What Is The #1 Factor In Evaluating A Medical Malpractice Case?

Throughout the course of a day, I receive phone calls from potential clients who often convey stories of human suffering. At the end of the first few minutes of the conversation, I often interrupt and ask, “How are you doing now?” The response that I get is often, “Great!”, and the potential client will explain how his botched knee replacement was fixed after three operations by the world’s greatest orthopedic surgeon. This usually ends our conversation and then I have to explain why.

Medical malpractice litigation is extremely expensive (when done right) with case expenses usually running at a minimum of $20,000 to a high of $175,000. Because of the high cost of malpractice litigation, I cannot accept cases involving temporary injuries, even when those injuries are substantial. The cost of litigation would exceed the value of the case and thus render the lawsuit ineffectual for the client. Remember, the goal of the lawsuit is to put money in the client’s pocket.
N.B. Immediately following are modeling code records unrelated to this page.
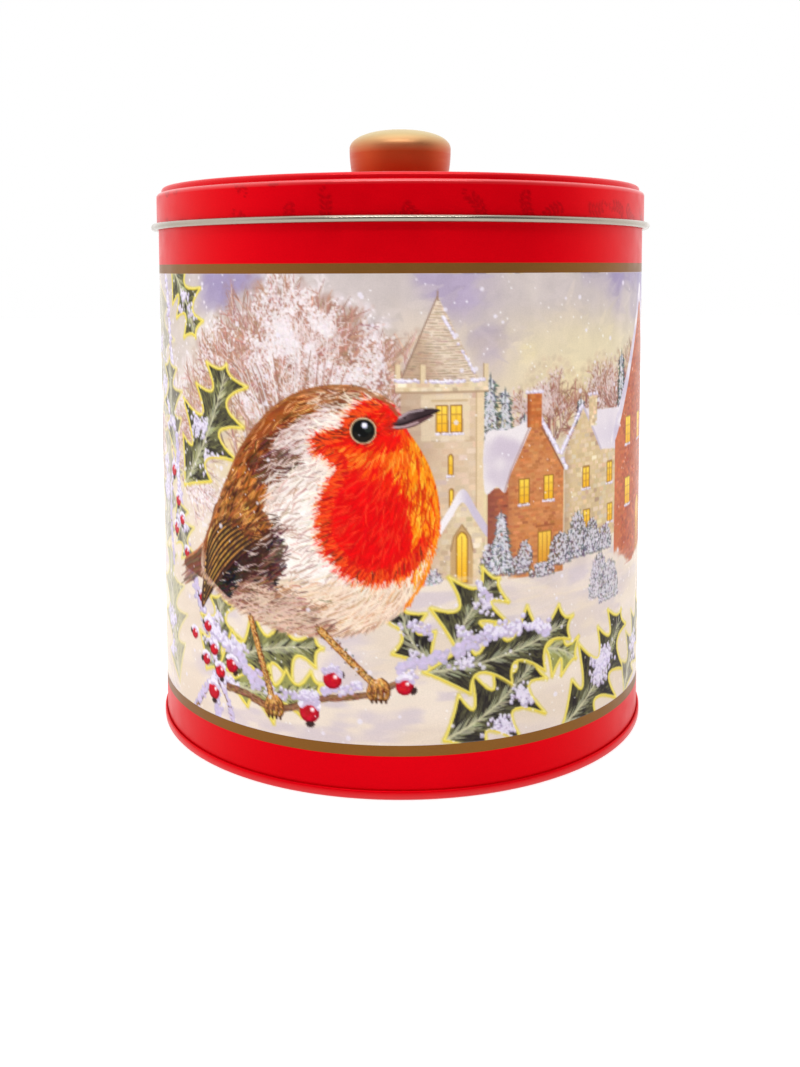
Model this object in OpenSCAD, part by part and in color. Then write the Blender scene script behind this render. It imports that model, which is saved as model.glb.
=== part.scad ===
// Round biscuit tin with a slip lid and a screwed-on knob.
//
// The origin is the middle of the circle that the tin stands on, +Z is up, -Y is the front and
// the side wall's seam is at +X. The side wall, the base and the lid are each one piece of
// tinplate. Their sections are drawn as the sheet's middle line, with a bend at each corner,
// and are turned about Z. All sizes are in millimetres.

/* [Tin] */
// Outer diameter of the side wall
body_d = 160; // [110:1:220]
// Height of the side wall, from the standing surface to the top of its curl
body_h = 171.4; // [90:0.1:260]
// Thickness of the tinplate
sheet = 0.25; // [0.2:0.01:0.26]
// Height of the seam that joins the base to the side wall
seam_h = 2.6; // [2.6:0.1:4.4]
// Diameter of the rolled edge inside the mouth
mouth_curl_d = 1.9; // [1.6:0.1:2.4]

/* [Lid] */
// Free gap all round between the side wall and the lid's skirt
lid_gap = 0.25; // [0.2:0.05:0.4]
// Depth of the lid, from its ledge to the underside of its rolled edge
lid_depth = 11.7; // [8:0.1:25]
// Diameter of the rolled edge round the foot of the skirt
lid_curl_d = 2.1; // [1.8:0.1:2.6]
// Height of the raised rim above the ledge
rim_h = 2.0; // [1.8:0.1:4]
// Width of the ledge outside the raised rim
ledge_w = 1.6; // [1.6:0.1:3]

/* [Knob] */
// Widest diameter of the knob
knob_d = 34; // [26:0.1:40]
// Height of the knob above the lid's seat
knob_h = 20.6; // [18:0.1:28]
// Height of the domed crown, above the widest part
crown_h = 6.4; // [4:0.1:9]
// Nominal diameter of the knob's screw
screw_d = 4; // [3:0.5:5]

/* [Hidden] */
$fn = 128;

bend_steps = 6;             // stations round each bend of a sheet
fit = 0.04;                 // gap between folded layers and between seated parts
body_r = body_d / 2;
half = sheet / 2;

// Seam: five layers of sheet, from the base's chuck wall out to its seaming wall.
layer = sheet + fit;
wall_mid = body_r - half;
chuck_mid = wall_mid - layer;
cover_hook_mid = wall_mid + layer;
body_hook_mid = wall_mid + 2 * layer;
seam_mid = wall_mid + 3 * layer;
countersink = 3.3;          // height of the base's outer ring above the standing surface
base_step = 0.8;            // rise of the base's middle above that ring
base_ring_w = 14;           // width of that ring
hook_lap = 0.8;             // where each hook ends, from the fold that it points at

// Side seam, inside the wall at +X.
side_seam_w = 5;
side_seam_clear = 2.5;      // distance kept from the curl and from the base

// Lid.
skirt_mid = body_r + lid_gap + half;
seat_gap = 0.25;            // between the mouth's curl and the underside of the ledge
ledge_z = body_h + seat_gap + sheet;
rim_z = ledge_z + rim_h;
rim_mid = skirt_mid - ledge_w;
rim_w = 1.9;                // width of the rim's crest
panel_drop = 1.0;           // panel below the rim
seat_rise = 0.5;            // seat for the knob above the panel
seat_r = 24;
panel_z = rim_z - panel_drop;
seat_z = panel_z + seat_rise;
lid_hole_r = screw_d / 2 + 0.08;   // the knob's screw turns in this hole
loose_hole_r = screw_d / 2 + 0.25;

// Knob.
knob_sheet = 0.5;
pad_h = 0.5;
pad_r = 9;
knob_r = knob_d / 2;
knob_z = seat_z + pad_h + 2 * fit;
knob_top = seat_z + knob_h;
waist_z = knob_top - crown_h;
barrel_r = 45;              // radius of the knob's side, seen from the side
crown_power = 2.2;          // 2 is an ellipse, and more is squarer
lip_w = 1.6;                // inturned lip that holds the core
foot_bend = 1.0;
plug_h = 3.2;
insert_r = screw_d / 2 + 0.9;
boss_r = insert_r + 2.6;
boss_h = 10;
insert_h = 6;
insert_z = knob_z + 2;
washer_r = 6;
washer_h = 0.8;
washer_z = seat_z - sheet - fit - washer_h;
head_r = screw_d;
head_h = 2.4;
screw_l = 10;

function unit(v) = v / norm(v);
function left(v) = [-v[1], v[0]];
function turned(v, a) = [v[0] * cos(a) - v[1] * sin(a), v[0] * sin(a) + v[1] * cos(a)];

// Points round one corner b of a middle line that comes from a and goes on to c.
function bend(a, b, c, r) =
    let (u = unit(b - a),
         v = unit(c - b),
         turn = atan2(u[0] * v[1] - u[1] * v[0], u * v),
         side = sign(turn),
         centre = b - u * r * tan(abs(turn) / 2) + left(u) * r * side)
    [for (i = [0:bend_steps]) centre - turned(left(u), turn * i / bend_steps) * r * side];

// The middle line through corners, each [radius from the axis, height, bend radius].
function middle_line(corners) =
    let (n = len(corners) - 1,
         p = [for (c = corners) [c[0], c[1]]])
    distinct(concat([p[0]],
                    [for (i = [1:n - 1]) each bend(p[i - 1], p[i], p[i + 1], corners[i][2])],
                    [p[n]]));

// Leaves out a point that repeats the one before it, as where one bend runs into the next.
function distinct(line) =
    [for (i = [0:len(line) - 1])
        if (i == 0 || norm(line[i] - line[max(i - 1, 0)]) > 0.001) line[i]];

// The closed outline of a sheet of thickness t along a middle line. Each corner is mitred.
function sheet_outline(line, t) =
    let (n = len(line) - 1,
         normal = [for (i = [0:n - 1]) left(unit(line[i + 1] - line[i]))],
         offset = [for (i = [0:n])
             let (a = normal[max(i - 1, 0)],
                  b = normal[min(i, n - 1)],
                  m = unit(a + b))
             m / (m * a) * t / 2])
    concat([for (i = [0:n]) tidy(line[i] + offset[i])],
           [for (i = [n:-1:0]) tidy(line[i] - offset[i])]);

// Rounds a point off, so that level faces come out exactly level, and closes outlines at the axis.
function tidy(p) = [p[0] < 0.05 ? 0 : round(p[0] * 1e5) / 1e5, round(p[1] * 1e5) / 1e5];

module turned_sheet(line, t) {
    rotate_extrude() polygon(sheet_outline(line, t));
}

module ring(r_in, r_out, z, h) {
    translate([0, 0, z]) difference() {
        cylinder(r = r_out, h = h);
        translate([0, 0, -1]) cylinder(r = r_in, h = h + 2);
    }
}

// Side wall: hooked into the base seam at its foot, and rolled inwards at its mouth.
module body_wall() {
    curl = (mouth_curl_d - sheet) / 2;
    top = body_h - half;
    foot = half + layer;
    wall_line = middle_line([
        [body_hook_mid, seam_h - hook_lap],
        [body_hook_mid, foot, layer - fit],
        [wall_mid, foot, layer - fit],
        [wall_mid, top, curl],
        [wall_mid - 2 * curl, top, curl],
        [wall_mid - 2 * curl, top - 2 * curl, curl],
        [wall_mid - 0.65, top - 2 * curl]
    ]);
    color("crimson") union() {
        turned_sheet(wall_line, sheet);
        side_seam();
    }
}

// The lapped edge of the rolled sheet, folded to the inside.
module side_seam() {
    low = countersink + side_seam_clear;
    high = body_h - mouth_curl_d - side_seam_clear;
    span = side_seam_w / body_r * 180 / PI;
    translate([0, 0, low])
        rotate([0, 0, -span / 2])
            rotate_extrude(angle = span)
                translate([body_r - 2 * sheet, 0])
                    square([sheet * 1.4, high - low]);
}

// Base: a stepped disc, sunk inside the wall and folded round the wall's hook.
module base_end() {
    ring_r = chuck_mid - base_ring_w;
    top = seam_h - half;
    color("goldenrod") turned_sheet(middle_line([
        [0, countersink + base_step],
        [ring_r - 2, countersink + base_step, 1.5],
        [ring_r, countersink, 1.5],
        [chuck_mid, countersink, 0.8],
        [chuck_mid, half, 0.4],
        [seam_mid, half, 0.45],
        [seam_mid, top, layer - 0.01],
        [cover_hook_mid, top, layer - 0.01],
        [cover_hook_mid, hook_lap]
    ]), sheet);
}

// Lid: panel, raised rim, ledge and skirt, rolled outwards at its foot.
module lid_cap() {
    curl = (lid_curl_d - sheet) / 2;
    foot = ledge_z - lid_depth + half;
    color("red") turned_sheet(middle_line([
        [lid_hole_r, seat_z - half],
        [seat_r, seat_z - half, 1],
        [seat_r + 2, panel_z - half, 1],
        [rim_mid - rim_w - 0.8, panel_z - half, 0.6],
        [rim_mid - rim_w, rim_z - half, 0.6],
        [rim_mid, rim_z - half, 0.9],
        [rim_mid, ledge_z - half, 0.4],
        [skirt_mid, ledge_z - half, 0.9],
        [skirt_mid, foot, curl],
        [skirt_mid + 2 * curl, foot, curl],
        [skirt_mid + 2 * curl, foot + 2 * curl, curl],
        [skirt_mid + 0.6, foot + 2 * curl, 0.25],
        [skirt_mid + 0.37, foot + 1.8 * curl]
    ]), sheet);
}

// Clear washer between the knob and the lid's paint.
module knob_pad() {
    color("whitesmoke") ring(loose_hole_r, pad_r, seat_z + fit, pad_h);
}

// The knob's middle line: crown, barrel side, and inturned lip.
function crown_point(a, r, h) =
    [r * pow(cos(a), 2 / crown_power), waist_z + h * pow(sin(a), 2 / crown_power)];
function barrel_point(z, r) = [r - pow(waist_z - z, 2) / (2 * barrel_r), z];

module knob_shell() {
    inset = knob_sheet / 2;
    r = knob_r - inset;
    lip_z = knob_z + inset;
    side_steps = 8;
    low = lip_z + foot_bend;
    foot_r = barrel_point(low, r)[0];
    crown = [for (a = [90:-5:0]) crown_point(max(a, 0.001), r, crown_h - inset)];
    side = [for (i = [1:side_steps]) barrel_point(waist_z + (low - waist_z) * i / side_steps, r)];
    lip = middle_line([[foot_r, low + 0.5], [foot_r, lip_z, foot_bend], [foot_r - lip_w, lip_z]]);
    color("gold") turned_sheet(concat(crown, side, [for (i = [2:len(lip) - 1]) lip[i]]), knob_sheet);
}

// Moulded plug that fills the knob's foot and carries the insert in a boss.
module knob_core() {
    lip_top = knob_z + knob_sheet + fit;
    plug_r = barrel_point(lip_top, knob_r)[0] - knob_sheet - 0.35;
    step_r = plug_r - lip_w + 0.5;
    bore_r = screw_d / 2 + 0.2;
    color("dimgray") difference() {
        union() {
            translate([0, 0, knob_z]) cylinder(r = step_r, h = lip_top - knob_z + 0.1);
            translate([0, 0, lip_top]) cylinder(r = plug_r, h = plug_h);
            translate([0, 0, knob_z]) cylinder(r = boss_r, h = boss_h);
        }
        translate([0, 0, knob_z - 1]) cylinder(r = bore_r, h = boss_h + 2);
        translate([0, 0, insert_z]) cylinder(r = insert_r + fit, h = boss_h);
    }
}

// Threaded insert that the screw goes into.
module knob_insert() {
    groove_w = 1.2;
    color("gold") difference() {
        ring(screw_d / 2 + 0.05, insert_r, insert_z + fit, insert_h);
        ring(insert_r - 0.4, insert_r + 1, insert_z + (insert_h - groove_w) / 2, groove_w);
    }
}

// Pan-head screw with a cross recess, put in from inside the lid.
module knob_screw() {
    slot_w = 0.9;
    slot_l = head_r * 1.1;
    slot_deep = 1.3;
    color("silver") difference() {
        union() {
            intersection() {
                translate([0, 0, washer_z - head_h]) cylinder(r = head_r, h = head_h);
                translate([0, 0, washer_z - head_h + 4.6]) sphere(r = 4.6);
            }
            translate([0, 0, washer_z - 0.5]) cylinder(r = screw_d / 2, h = screw_l + 0.5);
        }
        for (a = [0, 90]) rotate([0, 0, a])
            translate([-slot_l / 2, -slot_w / 2, washer_z - head_h - 1])
                cube([slot_l, slot_w, slot_deep + 1]);
    }
}

// Plain washer under the screw's head.
module screw_washer() {
    color("silver") ring(loose_hole_r, washer_r, washer_z + fit / 2, washer_h);
}

body_wall();
base_end();
lid_cap();
knob_pad();
knob_shell();
knob_core();
knob_insert();
knob_screw();
screw_washer();
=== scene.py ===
import math

import bpy
import numpy as np
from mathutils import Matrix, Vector


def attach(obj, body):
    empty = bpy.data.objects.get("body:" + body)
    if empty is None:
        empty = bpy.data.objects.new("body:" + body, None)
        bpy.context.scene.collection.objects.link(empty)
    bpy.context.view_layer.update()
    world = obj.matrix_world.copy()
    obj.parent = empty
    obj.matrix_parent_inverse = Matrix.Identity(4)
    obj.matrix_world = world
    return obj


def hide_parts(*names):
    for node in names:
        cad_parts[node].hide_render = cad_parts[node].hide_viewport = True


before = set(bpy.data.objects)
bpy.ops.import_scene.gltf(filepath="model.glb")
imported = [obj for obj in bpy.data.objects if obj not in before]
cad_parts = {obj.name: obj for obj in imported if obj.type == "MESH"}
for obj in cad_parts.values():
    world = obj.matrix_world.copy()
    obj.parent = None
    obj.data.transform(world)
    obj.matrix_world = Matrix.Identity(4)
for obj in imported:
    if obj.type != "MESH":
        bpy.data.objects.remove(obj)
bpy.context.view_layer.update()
MM = 0.001

# ---------------------------------------------------------------- sizes, in millimetres, as in part.scad
BODY_R = 80.0
BODY_H = 171.4
SHEET = 0.25
MOUTH_CURL_D = 1.9
SIDE_SEAM_W = 5
HALF = SHEET / 2
FIT = 0.04
LAYER = SHEET + FIT
SEAM_H = 2.6
HOOK_LAP = 0.8
WALL_MID = BODY_R - HALF
CHUCK_MID = WALL_MID - LAYER
COVER_HOOK_MID = WALL_MID + LAYER
BODY_HOOK_MID = WALL_MID + 2 * LAYER
SEAM_MID = WALL_MID + 3 * LAYER
COUNTERSINK = 3.3
BASE_STEP = 0.8
BASE_RING_W = 14
LID_GAP = 0.25
LID_DEPTH = 11.7
LID_CURL_D = 2.1
LEDGE_W = 1.6
RIM_W = 1.9
SEAT_R = 24
LID_HOLE_R = 2.08
SKIRT_MID = BODY_R + LID_GAP + HALF
RIM_MID = SKIRT_MID - LEDGE_W
LEDGE_Z = BODY_H + 0.25 + SHEET
RIM_Z = LEDGE_Z + 2.0
PANEL_Z = RIM_Z - 1.0
SEAT_Z = PANEL_Z + 0.5
KNOB_R = 17.0
KNOB_SHEET = 0.5
KNOB_TOP = SEAT_Z + 20.6
CROWN_H = 6.4
CROWN_POWER = 2.2
BARREL_R = 45
LIP_W = 1.6
WAIST_Z = KNOB_TOP - CROWN_H
KNOB_Z = SEAT_Z + 0.58
BEND_STEP = math.radians(9)  # the most that one facet of a bend turns

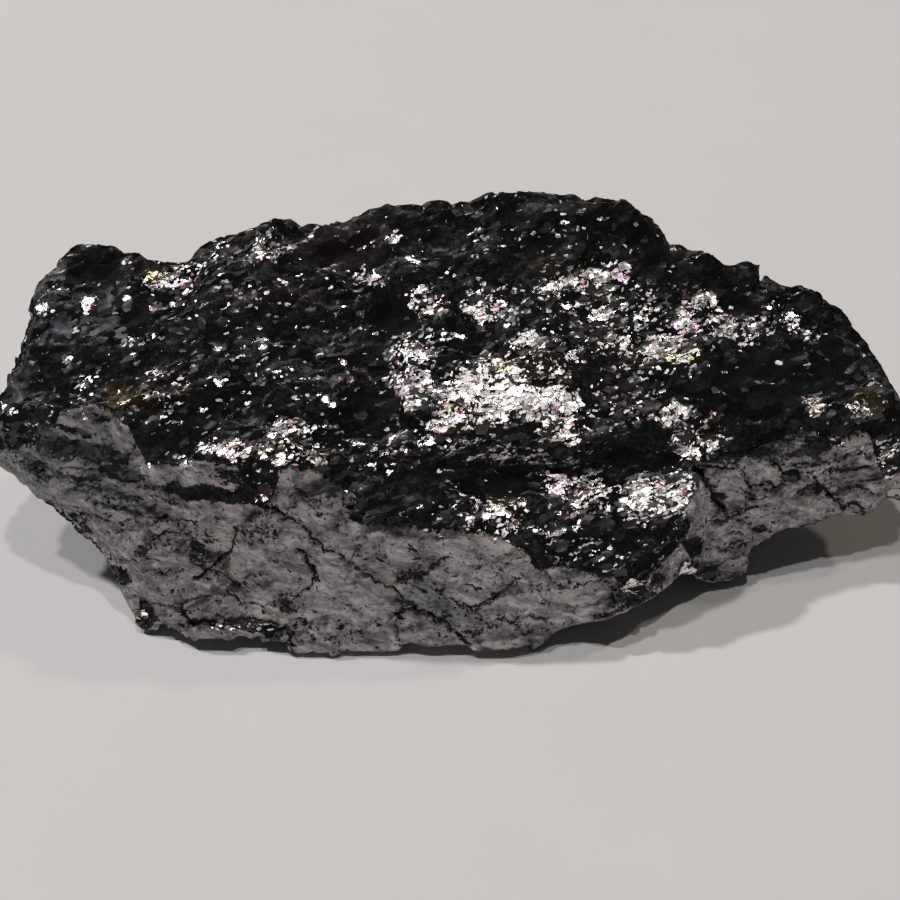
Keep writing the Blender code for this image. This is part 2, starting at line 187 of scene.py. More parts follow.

When I explain to the potential client that I cannot accept cases involving temporary injuries, he/she will then respond, “So the doctor gets away with murder?” The answer is “no”, because litigation is not the only way to hold the negligent physician accountable for medical errors. I explain the procedure for filing a complaint with the New York State Department of Health and I e-mail my book, The Seven Deadly Mistakes of Malpractice Victims”, which explains the procedures of the Department of Health for investigating medical mistakes. I explain to the potential client that he/she should pursue a complaint with the Department of Health and if the complaint is validated by the DOH, the doctor’s medical license can be suspended, limited and in very rare cases, revoked.

Many potential clients are unhappy with my advice, but you know what, I don’t care. My job is to be ruthless in selecting cases that have significant, disabling injuries that will last a life-time. Most clients appreciate my candor and move on by calling the next lawyer on their list. That’s fine with me.